There are also cases in which bed bugs are nearly impossible to control—usually in multiunit dwellings like apartment complexes, nursing homes, or dorms, and most often in cases where they went untreated or undertreated for too long. In the worst situations, the landlords or building managers do little or nothing to help the tenants get rid of the pests. Last week, a reader told me an incredibly sad story about her 73-year-old mother, who had suffered through bed bug infestations at a nursing home for two years. When she finally moved, the bed bugs came with her, and she hasn’t be able to visit her grandchildren or great-grandchildren during that entire period for fear she will spread the scourge. The reader finished her message with: “This has really taken a toll on her and us as well.”

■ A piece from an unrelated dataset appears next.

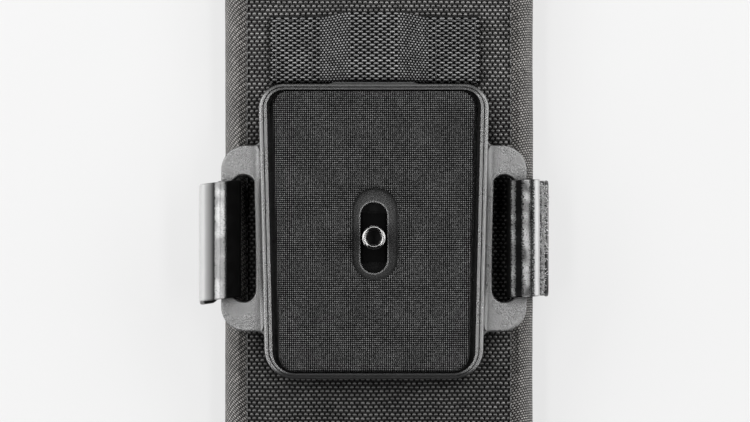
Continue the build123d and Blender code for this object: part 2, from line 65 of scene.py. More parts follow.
# ------------------------------------------------------------------ node helpers
class Graph:
    """Builds one material's nodes; a number, a tuple or another node's output can feed any input."""

    def __init__(self, name):
        self.mat = bpy.data.materials.new(name)
        self.mat.use_nodes = True
        self.tree = self.mat.node_tree
        self.bsdf = self.tree.nodes["Principled BSDF"]

    def feed(self, socket, value):
        if isinstance(value, bpy.types.NodeSocket):
            self.tree.links.new(value, socket)
        elif hasattr(socket.default_value, "__len__") and isinstance(value, (int, float)):
            socket.default_value = [value] * len(socket.default_value)
        else:
            socket.default_value = value

    def math(self, op, a, b=0.0, c=0.0):
        made = self.tree.nodes.new("ShaderNodeMath")
        made.operation = op
        for socket, value in zip(made.inputs, (a, b, c)):
            self.feed(socket, value)
        return made.outputs[0]

    def mix(self, factor, a, b, blend="MIX"):
        made = self.tree.nodes.new("ShaderNodeMix")
        made.data_type = "RGBA"
        made.blend_type = blend
        self.feed(made.inputs[0], factor)
        self.feed(made.inputs[6], a)
        self.feed(made.inputs[7], b)
        return made.outputs[2]

    def ramp(self, value, low, high, to_low=0.0, to_high=1.0):
        made = self.tree.nodes.new("ShaderNodeMapRange")
        made.interpolation_type = "SMOOTHSTEP"
        ends = {"Value": value, "From Min": low, "From Max": high, "To Min": to_low, "To Max": to_high}
        for key, v in ends.items():
            self.feed(made.inputs[key], v)
        return made.outputs[0]

    def coords(self, uv=False):
        """A vector in millimetres and its three parts: from the mesh's own map, or from object space."""
        if uv:
            vector = self.tree.nodes.new("ShaderNodeUVMap").outputs[0]
            scale = 1.0
        else:
            vector = self.tree.nodes.new("ShaderNodeTexCoord").outputs["Object"]
            scale = 1000.0
        scaled = self.tree.nodes.new("ShaderNodeVectorMath")
        scaled.operation = "SCALE"
        self.feed(scaled.inputs[0], vector)
        self.feed(scaled.inputs["Scale"], scale)
        parts = self.tree.nodes.new("ShaderNodeSeparateXYZ")
        self.feed(parts.inputs[0], scaled.outputs[0])
        return scaled.outputs[0], parts.outputs[0], parts.outputs[1], parts.outputs[2]

    def noise(self, vector, scale, detail=2.0, rough=0.5):
        made = self.tree.nodes.new("ShaderNodeTexNoise")
        self.feed(made.inputs["Vector"], vector)
        self.feed(made.inputs["Scale"], scale)
        self.feed(made.inputs["Detail"], detail)
        self.feed(made.inputs["Roughness"], rough)
        return made.outputs[0]

    def brick(self, u, v, period, pitch, stagger=0.5):
        """Staggered rows: (across, along) from each cell's middle in mm, and a random value per cell."""
        iv = self.math("DIVIDE", v, pitch)
        row = self.math("FLOOR", iv)
        shift = self.math("MULTIPLY", self.math("PINGPONG", row, 1.0), stagger)
        iu = self.math("ADD", self.math("DIVIDE", u, period), shift)
        du = self.math("MULTIPLY", self.math("SUBTRACT", self.math("FRACT", iu), 0.5), period)
        dv = self.math("MULTIPLY", self.math("SUBTRACT", self.math("FRACT", iv), 0.5), pitch)
        cell = self.tree.nodes.new("ShaderNodeCombineXYZ")
        self.feed(cell.inputs[0], self.math("FLOOR", iu))
        self.feed(cell.inputs[1], row)
        chance = self.tree.nodes.new("ShaderNodeTexWhiteNoise")
        chance.noise_dimensions = "3D"
        self.feed(chance.inputs["Vector"], cell.outputs[0])
        return du, dv, chance.outputs["Value"]

    def dome(self, du, dv, a, b):
        """A rounded oval, 1 in the middle and 0 from its edge outwards."""
        x, y = self.math("DIVIDE", du, a), self.math("DIVIDE", dv, b)
        squares = self.math("ADD", self.math("MULTIPLY", x, x), self.math("MULTIPLY", y, y))
        return self.math("SQRT", self.math("MAXIMUM", self.math("SUBTRACT", 1.0, squares), 0.0))

    def length(self, x, y):
        """The square root of x squared plus y squared."""
        return self.math("SQRT", self.math("ADD", self.math("MULTIPLY", x, x), self.math("MULTIPLY", y, y)))

    def colour(self, red, green, blue):
        made = self.tree.nodes.new("ShaderNodeCombineColor")
        for socket, value in zip(made.inputs, (red, green, blue)):
            self.feed(socket, value)
        return made.outputs[0]

    def fine_weave(self, u, v, pu, pv):
        """A plain weave of cell pu by pv as a height."""
        wu = self.math("ABSOLUTE", self.math("SINE", self.math("MULTIPLY", u, pi / pu)))
        wv = self.math("ABSOLUTE", self.math("SINE", self.math("MULTIPLY", v, pi / pv)))
        return self.math("MULTIPLY", wu, wv)

    def open_to_light(self, reach_mm, low, high):
        """Painted shade from ambient occlusion: 0 deep in a recess, where light doesn't reach, to 1 out in the
        open.
        """
        made = self.tree.nodes.new("ShaderNodeAmbientOcclusion")
        made.samples = 6
        self.feed(made.inputs["Distance"], reach_mm * MM)
        return self.ramp(made.outputs["AO"], low, high)

    def bump(self, height, mm):
        made = self.tree.nodes.new("ShaderNodeBump")
        self.feed(made.inputs["Height"], height)
        self.feed(made.inputs["Distance"], mm * MM)
        self.feed(made.inputs["Strength"], 1.0)
        self.tree.links.new(made.outputs[0], self.bsdf.inputs["Normal"])

    def finish(self, color, rough=0.8, **sockets):
        self.feed(self.bsdf.inputs["Base Color"], color)
        self.feed(self.bsdf.inputs["Roughness"], rough)
        for key, value in sockets.items():
            self.feed(self.bsdf.inputs[key.replace("_", " ")], value)
        return self.mat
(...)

People who suffer from actual bed bug infestations deserve all the sympathy and help in the world.

In light of these sad stories, as well as media hype over bed bugs in public spaces, I get why you’re worried. If the bugs are so awful, why not avoid any potential place they may lurk? But if you fear bed bugs in the complete absences of any evidence of bed bugs, I say to you: Live your life. Peruse your favorite vintage shop, go to that movie, and travel with abandon. Don’t worry too much about bed bugs. (But do double-check that hotel bed skirt.) Don’t let the looming and invisible threat of a possible, just maybe, brush with a bed bug stop you from doing the things that bring you joy. If you do, then the bed bugs have won.